The Trump administration is proposing a law to tighten up the security of computer systems that the federal government buys and uses.
Thursday, the White House publicly released the draft of legislation it had sent to Capitol Hill two days earlier. The proposal would shore up supply-chain cybersecurity for civilian federal agencies, which is currently being considered in piecemeal fashion across multiple different bills in the House and Senate.
The news was first reported by Inside Cybersecurity.
The White House’s proposal, titled “Federal Information Technology Supply Chain Risk Management Improvement Act of 2018,” would create two bodies – a Federal IT Acquisition Security Council and a Critical IT Supply Chain Risk Evaluation Board – that offer agencies advice and guidance on how to cut down on supply chain security risks when procuring their technology.
If passed, the bill would give civilian agencies more authorities and tools to mitigate supply chain security risks.

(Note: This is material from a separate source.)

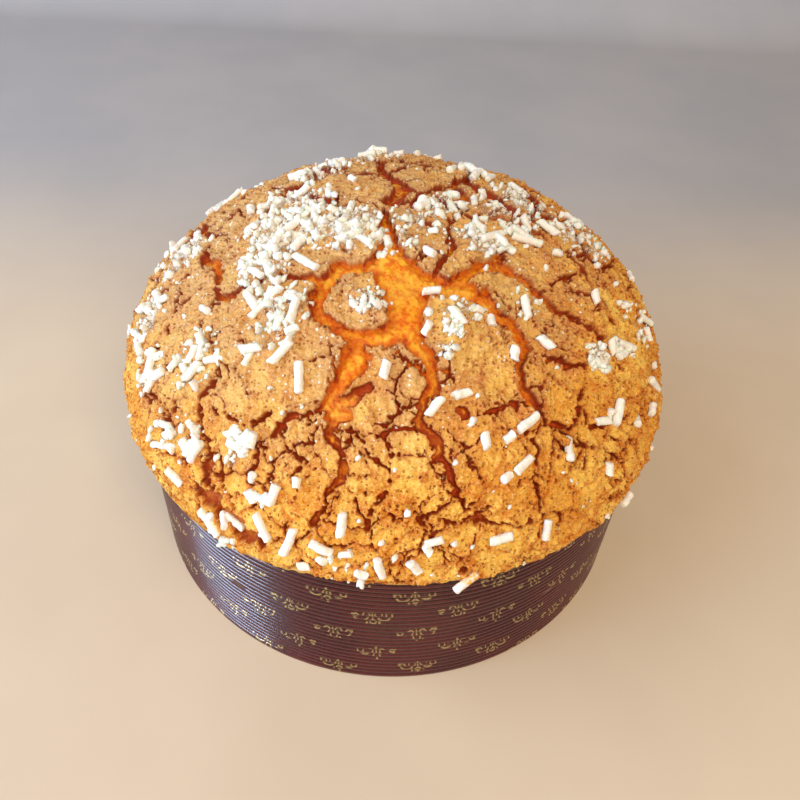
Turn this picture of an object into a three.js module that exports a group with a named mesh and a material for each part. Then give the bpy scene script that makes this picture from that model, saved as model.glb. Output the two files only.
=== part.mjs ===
// A panettone in its low paper baking mould, with pearl-sugar sticks on the glaze.
//
// Millimetres, +Z up. The origin is the centre of the mould's underside, where it stands.
// Bearings are degrees round the Z axis: 0 is the front (-Y) and 90 is the right (+X).
// Polar angles are degrees down the dome: 0 is its top and 90 is its widest ring.

import * as THREE from "three";

// Baking mould: a strip folded in at its foot, closed by a disc that lies on the fold.
const mouldRadius = 105;
const mouldHeight = 70;
const wallThickness = 0.8;
const foldWidth = 10;
const foldThickness = 0.6;
const discThickness = 0.5;
const discStepWidth = 1.2;

// Loaf: it fills the mould and swells over its rim into an elliptical dome.
const widestRadius = 109;
const widestHeight = 75.5;
const loafHeight = 147;
const rimLapRadius = 106.6;
const lipRadius = 108.2;
const lipHeight = 72;
const domeLean = new THREE.Vector2(0.7, 3.3);
const domeRings = 18;

// Sugar sticks: extruded rods, one size across and of many lengths.
const stickRadius = 1.7;
const stickSides = 8;

const gap = 0.3;
const turnSides = 72;

// Where each sugar stick lies: [bearing, polar angle, heading, length].
// A heading of 0 points downhill and one of 90 points along the ring, to greater bearings.
const sugarSticks = [
  // low on the front
  [-23, 79, 43, 10],
  [-18, 81, -15, 12],
  [-9, 73, 0, 8],
  [-12, 80, 68, 8],
  [-2, 84, 16, 8],
  [4, 84, 36, 6],
  [13, 90, -40, 11],
  [19, 78, -84, 8],
  [28, 80, -3, 9],
  // half way down the front
  [-4, 40, -10, 6],
  [8, 47, -40, 7],
  [15, 45, -80, 6],
  [18, 55, 0, 5],
  [28, 54, -73, 9],
  [25, 62, -72, 8],
  [36, 63, -42, 9],
  // right side
  [31, 32, -20, 5],
  [32, 40, -28, 5],
  [42, 41, 15, 6],
  [45, 33, -27, 8],
  [46, 62, 69, 6],
  [51, 63, -50, 9],
  [66, 55, 34, 9],
  [57, 70, 89, 7],
  [69, 70, 26, 9],
  // near the top
  [13, 23, 83, 6],
  [19, 30, 24, 7],
  [70, 18, 60, 11],
  [79, 25, 11, 12],
  [94, 30, -30, 9],
  [95, 10, 100, 11],
  [142, 25, 15, 9],
  [153, 28, 20, 9],
  [-150, 31, 0, 10],
  [-166, 37, 30, 10],
  // high on the left
  [-50, 24, 95, 12],
  [-62, 30, 80, 13],
  [-78, 23, 30, 11],
  [-90, 18, 100, 12],
  [-104, 29, 45, 11],
  // plate left of the middle
  [-51, 37, 85, 9],
  [-36, 34, 20, 9],
  [-32, 42, -15, 10],
  [-25, 45, 22, 10],
  // left side
  [-53, 51, 60, 10],
  [-31, 61, -25, 7],
  [-40, 70, -18, 9],
  [-22, 70, -9, 7],
  [-63, 64, 30, 11],
  [-44, 81, 75, 8],
  [-34, 86, 55, 11],
  // round the back
  [-90, 85, 30, 10],
  [-122, 60, 95, 12],
  [-177, 88, 20, 10],
  [160, 62, 70, 11],
  [118, 66, 10, 10],
  [90, 86, 15, 9],
];

const mouldPaper = new THREE.MeshStandardMaterial({ color: 0x4a2828, roughness: 0.45, metalness: 0 });
const discPaper = new THREE.MeshStandardMaterial({ color: 0x5a3a2c, roughness: 0.8, metalness: 0 });
const bakedGlaze = new THREE.MeshStandardMaterial({ color: 0xd08a3e, roughness: 0.75, metalness: 0 });
const pearlSugar = new THREE.MeshStandardMaterial({ color: 0xf6f0e2, roughness: 0.6, metalness: 0 });

// Turns an outline of [radius, height] points round the Z axis, starting at the front.
function turned(outline) {
  const points = outline.map(([radius, height]) => new THREE.Vector2(radius, height));
  const geometry = new THREE.LatheGeometry(points, turnSides);
  return geometry.rotateX(Math.PI / 2);
}

function named(name, geometry, material) {
  const mesh = new THREE.Mesh(geometry, material);
  mesh.name = name;
  return mesh;
}

function mouldWall() {
  const inside = mouldRadius - wallThickness;
  const foldEnd = mouldRadius - foldWidth;
  return turned([
    [foldEnd, 0],
    [mouldRadius, 0],
    [mouldRadius, mouldHeight],
    [inside, mouldHeight],
    [inside, foldThickness],
    [foldEnd, foldThickness],
    [foldEnd, 0],
  ]);
}

// Radii where the disc steps up from the floor onto the fold.
const discEdge = mouldRadius - wallThickness - gap;
const discStepTop = mouldRadius - foldWidth - gap;
const discStepFoot = discStepTop - discStepWidth;

// The loaf presses the disc's middle down to the floor, and its edge lies on the fold.
function mouldDisc() {
  const edgeHeight = foldThickness + gap;
  return turned([
    [0, 0],
    [discStepFoot, 0],
    [discStepTop, edgeHeight],
    [discEdge, edgeHeight],
    [discEdge, edgeHeight + discThickness],
    [discStepTop, edgeHeight + discThickness],
    [discStepFoot, discThickness],
    [0, discThickness],
  ]);
}

// Radius and height of the dome's outline at a polar angle in radians.
function domeOutline(polar) {
  return [
    widestRadius * Math.sin(polar),
    widestHeight + (loafHeight - widestHeight) * Math.cos(polar),
  ];
}

// The dome leans a little as it rises, so every height has its own centre.
function domeCentre(height) {
  const rise = Math.max(0, (height - widestHeight) / (loafHeight - widestHeight));
  return domeLean.clone().multiplyScalar(rise);
}

function loaf() {
  const bottom = discThickness + gap;
  const step = foldThickness + gap;
  const outline = [
    [0, bottom],
    [discStepFoot, bottom],
    [discStepTop, bottom + step],
    [discEdge, bottom + step],
    [discEdge, mouldHeight + gap],
    [rimLapRadius, mouldHeight + gap],
    [lipRadius, lipHeight],
  ];
  for (let ring = domeRings; ring > 0; ring -= 1) {
    outline.push(domeOutline((ring / domeRings) * (Math.PI / 2)));
  }
  outline.push([0, loafHeight]);
  const geometry = turned(outline);
  const positions = geometry.attributes.position;
  for (let index = 0; index < positions.count; index += 1) {
    const centre = domeCentre(positions.getZ(index));
    positions.setX(index, positions.getX(index) + centre.x);
    positions.setY(index, positions.getY(index) + centre.y);
  }
  return geometry;
}

// A point on the dome, from its bearing and polar angle in radians.
function domePoint(bearing, polar) {
  const [radius, height] = domeOutline(polar);
  const centre = domeCentre(height);
  return new THREE.Vector3(
    centre.x + radius * Math.sin(bearing),
    centre.y - radius * Math.cos(bearing),
    height,
  );
}

// Lays one rod on the dome, touching it at the rod's middle.
function sugarStick(name, [bearingDegrees, polarDegrees, headingDegrees, length]) {
  const bearing = THREE.MathUtils.degToRad(bearingDegrees);
  const polar = THREE.MathUtils.degToRad(polarDegrees);
  const heading = THREE.MathUtils.degToRad(headingDegrees);
  const nearby = 0.001;
  const point = domePoint(bearing, polar);
  const downhill = domePoint(bearing, polar + nearby).sub(point).normalize();
  const along = domePoint(bearing + nearby, polar).sub(point).normalize();
  const outward = downhill.clone().cross(along).normalize();
  const axis = downhill.multiplyScalar(Math.cos(heading)).addScaledVector(along, Math.sin(heading));
  const rod = new THREE.CylinderGeometry(stickRadius, stickRadius, length, stickSides);
  const mesh = named(name, rod, pearlSugar);
  mesh.position.copy(point).addScaledVector(outward, stickRadius + gap);
  mesh.quaternion.setFromUnitVectors(new THREE.Vector3(0, 1, 0), axis.normalize());
  return mesh;
}

const panettone = new THREE.Group();
panettone.add(named("mould_wall", mouldWall(), mouldPaper));
panettone.add(named("mould_disc", mouldDisc(), discPaper));
panettone.add(named("loaf", loaf(), bakedGlaze));
sugarSticks.forEach((place, index) => {
  const number = String(index + 1).padStart(2, "0");
  panettone.add(sugarStick(`sugar_stick_${number}`, place));
});

export default panettone;
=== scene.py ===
"""A panettone in its low paper mould: the looks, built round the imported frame.

Shapes are worked out in millimetres and turned into metres when a mesh is made.
Bearings are degrees round the Z axis: 0 is the front (-Y) and 90 is the right (+X).
Polar angles are degrees down the dome: 0 is its top and 90 is its widest ring.
"""
import itertools
import math

import bpy
import numpy as np
from mathutils import Matrix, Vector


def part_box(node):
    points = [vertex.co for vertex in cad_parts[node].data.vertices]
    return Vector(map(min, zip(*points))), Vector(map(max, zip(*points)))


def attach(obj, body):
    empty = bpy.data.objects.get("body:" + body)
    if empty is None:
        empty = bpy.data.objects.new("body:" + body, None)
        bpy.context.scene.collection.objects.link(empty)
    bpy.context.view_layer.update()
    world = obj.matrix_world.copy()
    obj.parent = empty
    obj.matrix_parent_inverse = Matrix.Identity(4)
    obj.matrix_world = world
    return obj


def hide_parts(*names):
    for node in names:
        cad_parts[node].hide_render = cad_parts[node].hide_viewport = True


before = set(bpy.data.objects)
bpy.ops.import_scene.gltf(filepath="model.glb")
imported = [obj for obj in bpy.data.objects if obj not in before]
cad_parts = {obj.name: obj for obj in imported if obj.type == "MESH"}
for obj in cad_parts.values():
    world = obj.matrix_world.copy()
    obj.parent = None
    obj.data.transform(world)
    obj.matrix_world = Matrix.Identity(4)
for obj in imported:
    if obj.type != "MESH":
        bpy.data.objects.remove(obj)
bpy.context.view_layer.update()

MM = 0.001


# ---- sizes from the frame

def node_points(node):
    """The vertices of a CAD node, in millimetres."""
    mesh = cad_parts[node].data
    points = np.empty(len(mesh.vertices) * 3)
    mesh.vertices.foreach_get("co", points)
    return points.reshape(-1, 3) / MM


loaf_points = node_points("loaf")
wall_low, wall_high = (np.array(corner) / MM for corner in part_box("mould_wall"))

MOULD_RADIUS = wall_high[0]
MOULD_HEIGHT = wall_high[2]
WIDEST_RADIUS = loaf_points[:, 0].max()
WIDEST_HEIGHT = loaf_points[loaf_points[:, 0].argmax(), 2]
LOAF_BOTTOM = loaf_points[:, 2].min()
DOME_LEAN = loaf_points[loaf_points[:, 2].argmax(), :2]
DOME_RISE = loaf_points[:, 2].max() - WIDEST_HEIGHT
STICK_NODES = sorted(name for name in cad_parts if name.startswith("sugar_stick_"))

# ---- glaze, cracks and sugar

GRID = 760   # vertices along each side of the dome's grid
DOME_SHARE = 0.95                   # of the grid's radius; the rest is the lip over the rim
GLAZE_THICKNESS = 2.4
LIP_THICKNESS = 1.1                 # of the glaze where it hangs over the mould
LIP_TUCK = 50                       # degrees that its edge turns in under itself
CLEARANCE = 0.3                     # between the loaf and its mould
RIM_CLEARANCE = 0.4                 # and above the mould's rim
HIDDEN_BOTTOM = LOAF_BOTTOM + 1     # above the step of the mould's disc
PLATE_SIZE = 30                     # of the glaze's plates behind
PIECE_SIZE = 12                     # of the pieces that the plates break into
CURL_HEIGHT = 0.85                  # of the pieces' edges
CURL_REACH = 1.8
BAKED_REACH = 1.9                   # how far from a gap the glaze is baked darker
PORE_SIZE = 1.6
PORE_DEPTH = 0.9

# What the loaf's material reads at each vertex.
LOAF_FIELDS = ("glaze", "gap_depth", "powder", "pore", "pale", "wide", "rim")

# Layers of noise on the loaf: each is (amount, size, seed).
WARP = ((1.2, 7, 11), (1.0, 2.6, 21), (0.7, 1.1, 24))
SWELL = ((0.8, 26, 61), (0.5, 9, 62))
LIP_WAVES = ((0.8, 9, 5), (0.9, 3, 6))
POWDER_PATCHES = ((0.62, 5, 71), (0.45, 2, 74))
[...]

Furthermore, it would provide consistent, robust and streamlined guidance across the government to avoid and address security threats stemming from various IT products.
The goal is to begin bridging the gap between supply chain security efforts of the intelligence community and the Defense Department, which are stringent and centralized, and civilian counterparts, which are comparatively lax and scattershot.
The move garnered praise from a key Democrat, Sen. Claire McCaskill, D-Mo., the ranking member of the Homeland Security and Governmental Affairs Committee.
“Safeguarding against IT supply chain security risks requires a new approach that brings together experts from national security and civilian agencies, and I’m happy to see the Administration’s proposal builds on the bipartisan legislation Senator Lankford and I introduced,” McCaskill said in a statement.
In June, McCaskill and Sen. James Lankford, R-Okla., introduced the “Federal Acquisition Supply Chain Security Act,” a bill to address supply chain risks by standing up a federal acquisition council with members of the IC and DOD.
“This is another great example of where Congress and the Administration can work together in a bipartisan manner to find common solutions,” McCaskill said. “I stand ready to continue working with the Administration and my colleagues to fine-tune our legislation addressing emerging national security threats.”